-- start of EXERCISE MATERIALS --

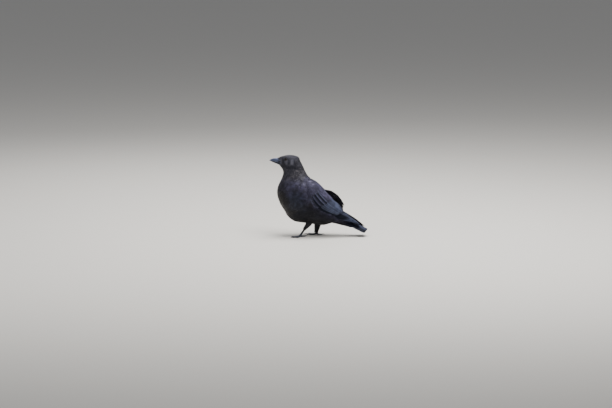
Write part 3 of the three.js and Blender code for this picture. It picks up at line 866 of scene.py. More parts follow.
def eye_material():
    """A dark brown iris round a black pupil, under a wet, clear cornea."""
    material, add = new_material(
        "cornea_over_iris", IOR=1.34, Roughness=0.1, Coat_Weight=0.4, Coat_Roughness=0.03,
        Specular_IOR_Level=0.2,
    )
    off = add("Attribute", attribute_name="off_axis").node.outputs["Fac"]
    fibres = add("TexNoise", add("TexCoord").node.outputs["Object"], 1400.0, 2.0)
    iris = add("Mix RGBA", fibres, colour("#0d0704"), colour("#1f120b"))
    base = add("Mix RGBA", add(SMOOTH_STEP, off, 0.36, 0.42), colour("#020202"), iris)
    base = add("Mix RGBA", add(SMOOTH_STEP, off, 0.66, 0.8), base, colour("#0a0706"))
    return set_shader(material, Base_Color=base)


def lid_material():
    """Bare, finely creased lid skin, charcoal with a dry sheen."""
    material, add = new_material("lid_skin", Roughness=0.7, Specular_IOR_Level=0.25)
    grain = add("TexNoise", add("TexCoord").node.outputs["Object"], 2600.0, 2.0)
    base = add("Mix RGBA", grain, colour("#0b0b0d"), colour("#19191c"))
    return set_shader(material, Base_Color=base, Normal=add("Bump", 0.6, 0.0003, Height=grain))


# ---------------------------------------------------------------- the settings a user may change


def length_setting(name, description, default, low, high):
    return FloatProperty(
        name=name, description=description, default=default, unit="LENGTH", min=low, max=high
    )


def colour_setting(name, description, code):
    return FloatVectorProperty(
        name=name, description=description, default=colour(code)[:3], subtype="COLOR", min=0, max=1
    )


class CrowPlumage(bpy.types.PropertyGroup):
    depth: length_setting("Coat depth", "From the feathers' tips down to the skin", 0.0034, 0.001, 0.008)
    head_depth: length_setting("Head coat depth", "The same on head and shanks", 0.0018, 0.0005, 0.004)
    # The violet black is partly a painted sheen, and the umber black partly painted shade.
    violet_black_and_sheen: colour_setting("Violet black", "The feathers' colour on the back and shoulders", "#242232")
    umber_black_and_shade: colour_setting("Umber black", "The feathers' colour on the belly and flanks", "#0a0909")
    neck_black: colour_setting("Neck black", "The feathers' colour on the head and neck", "#1f1e21")
    seed: IntProperty(name="Seed", description="Fixes the feathers' small differences", default=11, min=0)


class CrowHead(bpy.types.PropertyGroup):
    bristles: IntProperty(
        name="Bristles", description="Bristles over the nostrils", default=330, min=30, max=1200
    )
    bristle_length: length_setting("Bristle length", "Length of a bristle", 0.009, 0.005, 0.03)


class CrowStage(bpy.types.PropertyGroup):
    camera_distance: length_setting("Camera distance", "From the camera to the bird", 14.0, 1, 60)
    camera_elevation: FloatProperty(
        name="Camera elevation", description="Above the horizon", default=math.radians(8), subtype="ANGLE"
    )
    floor_colour: colour_setting("Floor", "Colour of the floor", "#d3cfc8")


def plumage():
    return bpy.context.scene.crow_plumage


# ---------------------------------------------------------------- stage


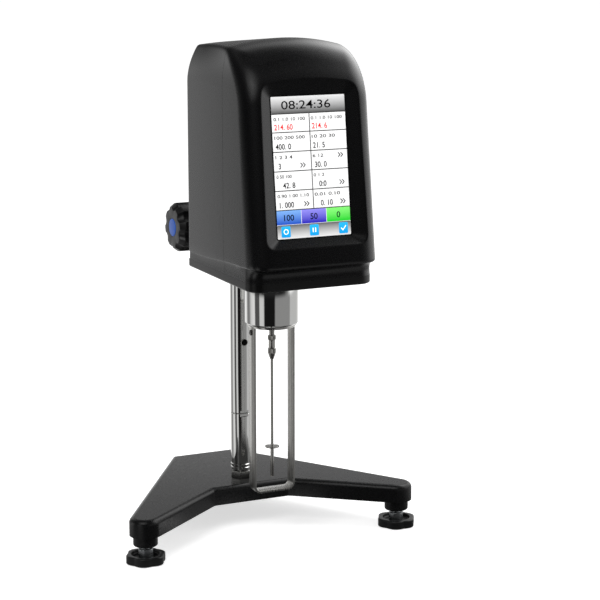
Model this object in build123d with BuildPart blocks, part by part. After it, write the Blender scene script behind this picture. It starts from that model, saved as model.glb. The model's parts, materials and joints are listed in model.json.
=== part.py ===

-- end of EXERCISE MATERIALS --

EXERCISE DESCRIPTION
Every record above should be copied exactly.

TASK SOLUTION
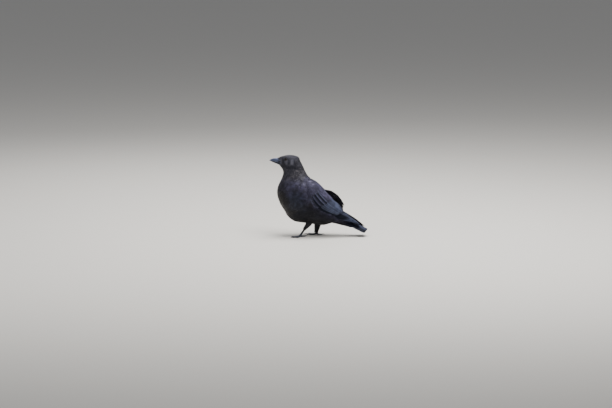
Write part 3 of the three.js and Blender code for this picture. It picks up at line 866 of scene.py. More parts follow.
def eye_material():
    """A dark brown iris round a black pupil, under a wet, clear cornea."""
    material, add = new_material(
        "cornea_over_iris", IOR=1.34, Roughness=0.1, Coat_Weight=0.4, Coat_Roughness=0.03,
        Specular_IOR_Level=0.2,
    )
    off = add("Attribute", attribute_name="off_axis").node.outputs["Fac"]
    fibres = add("TexNoise", add("TexCoord").node.outputs["Object"], 1400.0, 2.0)
    iris = add("Mix RGBA", fibres, colour("#0d0704"), colour("#1f120b"))
    base = add("Mix RGBA", add(SMOOTH_STEP, off, 0.36, 0.42), colour("#020202"), iris)
    base = add("Mix RGBA", add(SMOOTH_STEP, off, 0.66, 0.8), base, colour("#0a0706"))
    return set_shader(material, Base_Color=base)


def lid_material():
    """Bare, finely creased lid skin, charcoal with a dry sheen."""
    material, add = new_material("lid_skin", Roughness=0.7, Specular_IOR_Level=0.25)
    grain = add("TexNoise", add("TexCoord").node.outputs["Object"], 2600.0, 2.0)
    base = add("Mix RGBA", grain, colour("#0b0b0d"), colour("#19191c"))
    return set_shader(material, Base_Color=base, Normal=add("Bump", 0.6, 0.0003, Height=grain))


# ---------------------------------------------------------------- the settings a user may change


def length_setting(name, description, default, low, high):
    return FloatProperty(
        name=name, description=description, default=default, unit="LENGTH", min=low, max=high
    )


def colour_setting(name, description, code):
    return FloatVectorProperty(
        name=name, description=description, default=colour(code)[:3], subtype="COLOR", min=0, max=1
    )


class CrowPlumage(bpy.types.PropertyGroup):
    depth: length_setting("Coat depth", "From the feathers' tips down to the skin", 0.0034, 0.001, 0.008)
    head_depth: length_setting("Head coat depth", "The same on head and shanks", 0.0018, 0.0005, 0.004)
    # The violet black is partly a painted sheen, and the umber black partly painted shade.
    violet_black_and_sheen: colour_setting("Violet black", "The feathers' colour on the back and shoulders", "#242232")
    umber_black_and_shade: colour_setting("Umber black", "The feathers' colour on the belly and flanks", "#0a0909")
    neck_black: colour_setting("Neck black", "The feathers' colour on the head and neck", "#1f1e21")
    seed: IntProperty(name="Seed", description="Fixes the feathers' small differences", default=11, min=0)


class CrowHead(bpy.types.PropertyGroup):
    bristles: IntProperty(
        name="Bristles", description="Bristles over the nostrils", default=330, min=30, max=1200
    )
    bristle_length: length_setting("Bristle length", "Length of a bristle", 0.009, 0.005, 0.03)


class CrowStage(bpy.types.PropertyGroup):
    camera_distance: length_setting("Camera distance", "From the camera to the bird", 14.0, 1, 60)
    camera_elevation: FloatProperty(
        name="Camera elevation", description="Above the horizon", default=math.radians(8), subtype="ANGLE"
    )
    floor_colour: colour_setting("Floor", "Colour of the floor", "#d3cfc8")


def plumage():
    return bpy.context.scene.crow_plumage


# ---------------------------------------------------------------- stage


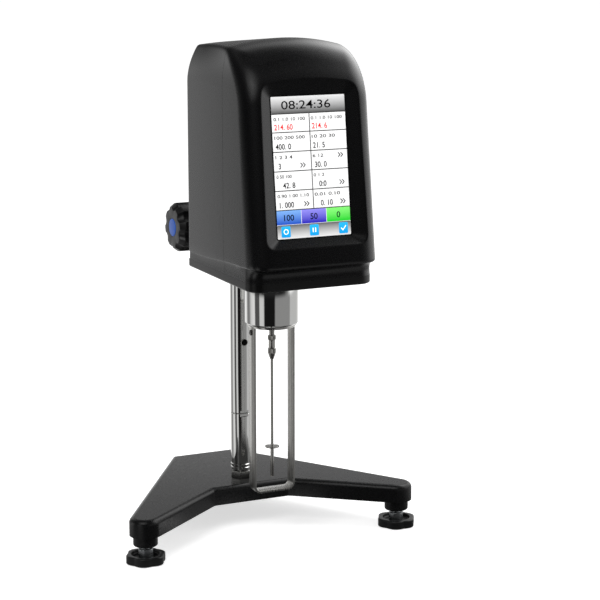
Model this object in build123d with BuildPart blocks, part by part. After it, write the Blender scene script behind this picture. It starts from that model, saved as model.glb. The model's parts, materials and joints are listed in model.json.
=== part.py ===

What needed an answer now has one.